No, it's not, it's "mostly good enough for some scripts". This attitude just ends up making software that sucks for a subset of scripts.

Twitter is not a "basic case", it's a case where the length limit is arbitrary and the specifics don't matter much anymore. Usually when you want to segment text that is not the case.

Edit: basically, my problem with your original comment is that it helps spread the misinformation that a lot of these things are "just" emoji problems, so some folks tend to ignore them since they don't care about emoji that much, and real human languages suffer.

link

mikeash 3431 days ago

So, it was always wrong, but they didn't notice until the "exceptional" cases became common enough in their own use.

This, to me, is an argument for emoji being a good thing for string-handling code. The fact that they're common means that software creators are much more likely to notice when they've written bad string-handling code.

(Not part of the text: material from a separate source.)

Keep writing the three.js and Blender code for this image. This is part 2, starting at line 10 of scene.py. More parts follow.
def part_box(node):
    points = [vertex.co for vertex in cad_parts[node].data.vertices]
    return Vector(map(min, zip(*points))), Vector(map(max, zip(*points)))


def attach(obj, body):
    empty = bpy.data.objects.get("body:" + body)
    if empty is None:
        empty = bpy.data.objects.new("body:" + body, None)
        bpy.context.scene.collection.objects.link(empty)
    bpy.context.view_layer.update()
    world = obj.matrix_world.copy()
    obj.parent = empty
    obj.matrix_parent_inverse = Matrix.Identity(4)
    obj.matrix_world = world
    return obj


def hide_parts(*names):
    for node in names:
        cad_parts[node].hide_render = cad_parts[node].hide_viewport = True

Whatever platform you're using should have an API call for counting grapheme clusters. It may be more complex behind the scenes, but as an ordinary programmer it should be no more difficult to do it correctly than it is to do it wrong.

link

Manishearth 3431 days ago

Ironically, this cuts both ways. Existing folks who didn't care about this now care about it due to emoji. Yay. But this leads to a secondary effect where the idea that this is "just" an emoji issue is spread around, and people who would have cared about it if they knew it affected languages as well may decide to ignore it because it's "just" emoji. It pays to be clear in these situations. I'm happy that emoji exist so that programmers are finally getting bonked on the head for not doing unicode right. At the same time, I'm wary of the situation getting misinterpreted and just shifting into another local extremum of wrongness.

Another contributor to this is that programmers love to hate Unicode. It has its flaws, but in general folks attribute any trouble they have to "oh that's just unicode being broken" even though these are often fundamental issues with international text. This leads to folks ignoring things because it's "unicode's fault", even though it's not.

link